» AIM OF THE TASK
Write the records out again, precisely as they stand.

» RECORDS FOR THIS EXERCISE

---------------

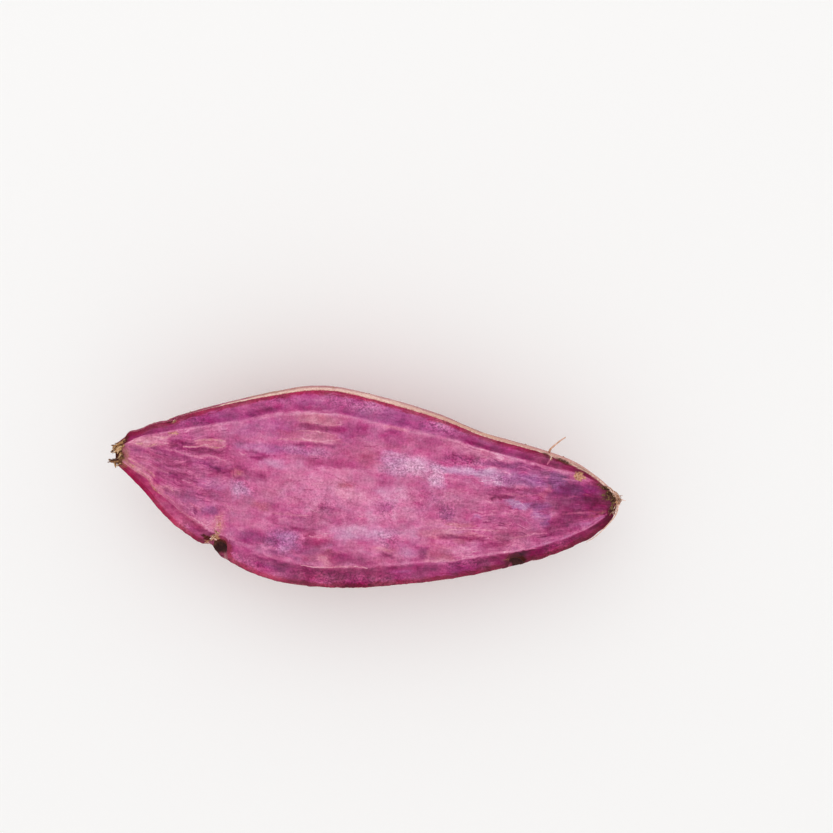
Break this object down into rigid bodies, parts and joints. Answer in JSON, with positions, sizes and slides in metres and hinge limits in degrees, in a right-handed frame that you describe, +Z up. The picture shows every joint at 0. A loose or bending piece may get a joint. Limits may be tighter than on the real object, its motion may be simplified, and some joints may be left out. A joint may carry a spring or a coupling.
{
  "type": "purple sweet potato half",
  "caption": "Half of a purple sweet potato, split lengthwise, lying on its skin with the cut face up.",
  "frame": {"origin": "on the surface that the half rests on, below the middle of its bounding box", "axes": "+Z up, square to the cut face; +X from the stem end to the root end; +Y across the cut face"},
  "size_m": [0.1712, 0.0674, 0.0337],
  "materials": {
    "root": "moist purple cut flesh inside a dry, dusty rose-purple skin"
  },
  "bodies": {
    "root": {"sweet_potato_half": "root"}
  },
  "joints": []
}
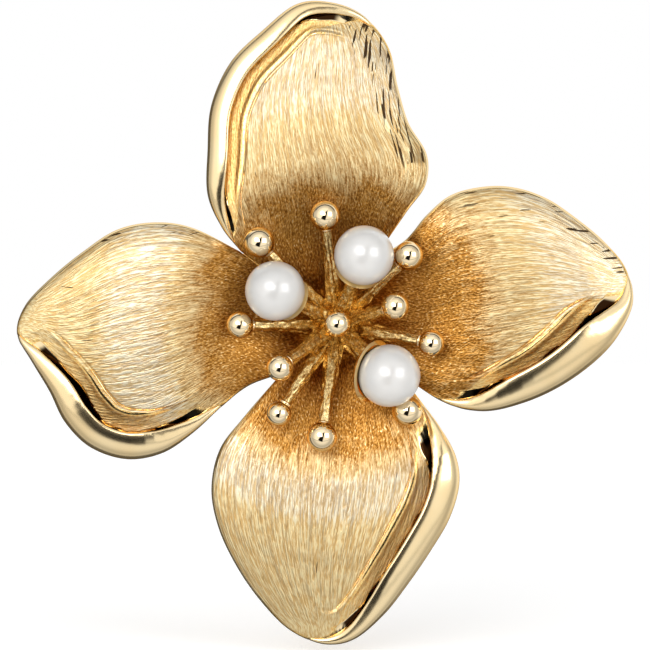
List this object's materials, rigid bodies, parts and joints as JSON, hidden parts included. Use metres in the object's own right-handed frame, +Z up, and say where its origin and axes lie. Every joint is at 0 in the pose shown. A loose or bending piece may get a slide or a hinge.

---------------

» RESULT OF THE TASK
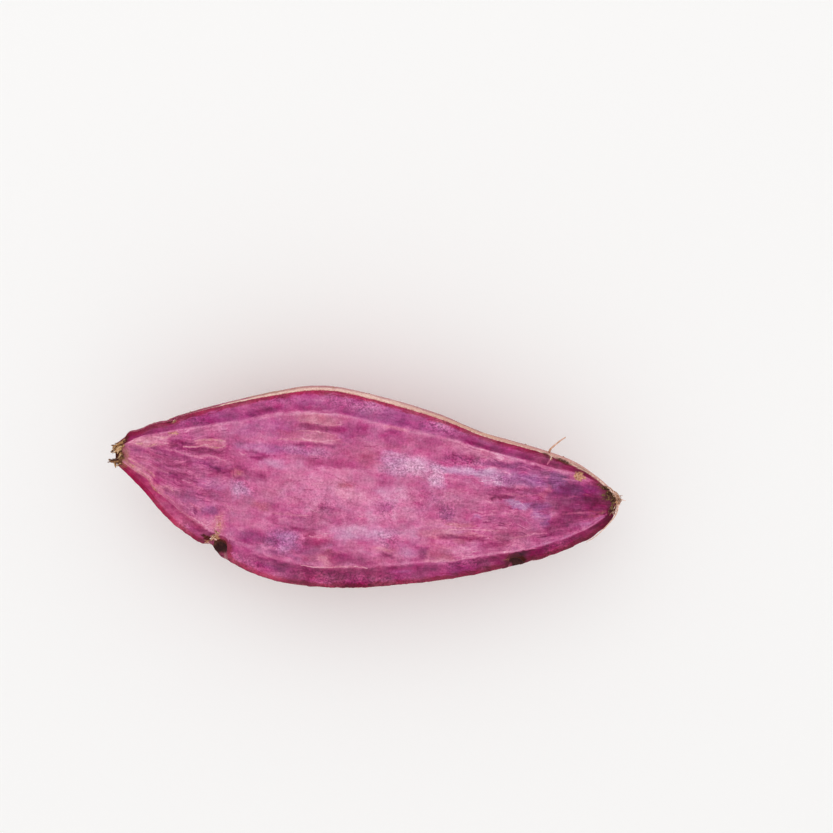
Break this object down into rigid bodies, parts and joints. Answer in JSON, with positions, sizes and slides in metres and hinge limits in degrees, in a right-handed frame that you describe, +Z up. The picture shows every joint at 0. A loose or bending piece may get a joint. Limits may be tighter than on the real object, its motion may be simplified, and some joints may be left out. A joint may carry a spring or a coupling.
{
  "type": "purple sweet potato half",
  "caption": "Half of a purple sweet potato, split lengthwise, lying on its skin with the cut face up.",
  "frame": {"origin": "on the surface that the half rests on, below the middle of its bounding box", "axes": "+Z up, square to the cut face; +X from the stem end to the root end; +Y across the cut face"},
  "size_m": [0.1712, 0.0674, 0.0337],
  "materials": {
    "root": "moist purple cut flesh inside a dry, dusty rose-purple skin"
  },
  "bodies": {
    "root": {"sweet_potato_half": "root"}
  },
  "joints": []
}
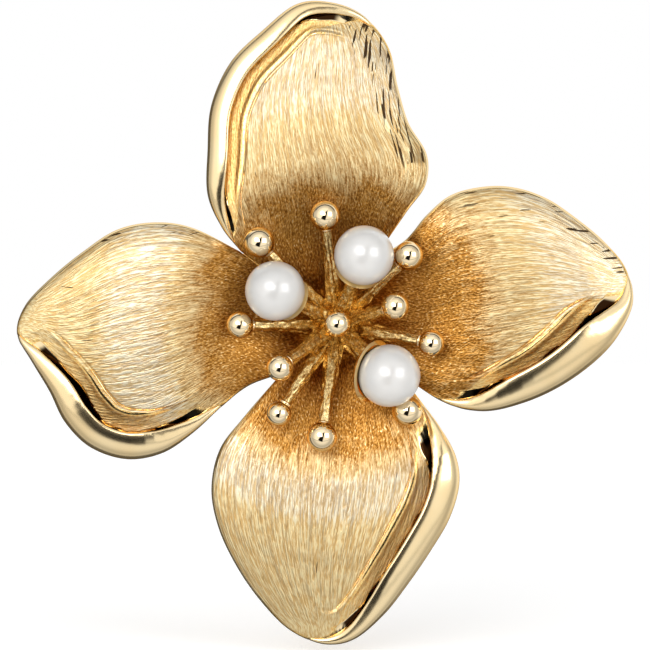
List this object's materials, rigid bodies, parts and joints as JSON, hidden parts included. Use metres in the object's own right-handed frame, +Z up, and say where its origin and axes lie. Every joint is at 0 in the pose shown. A loose or bending piece may get a slide or a hinge.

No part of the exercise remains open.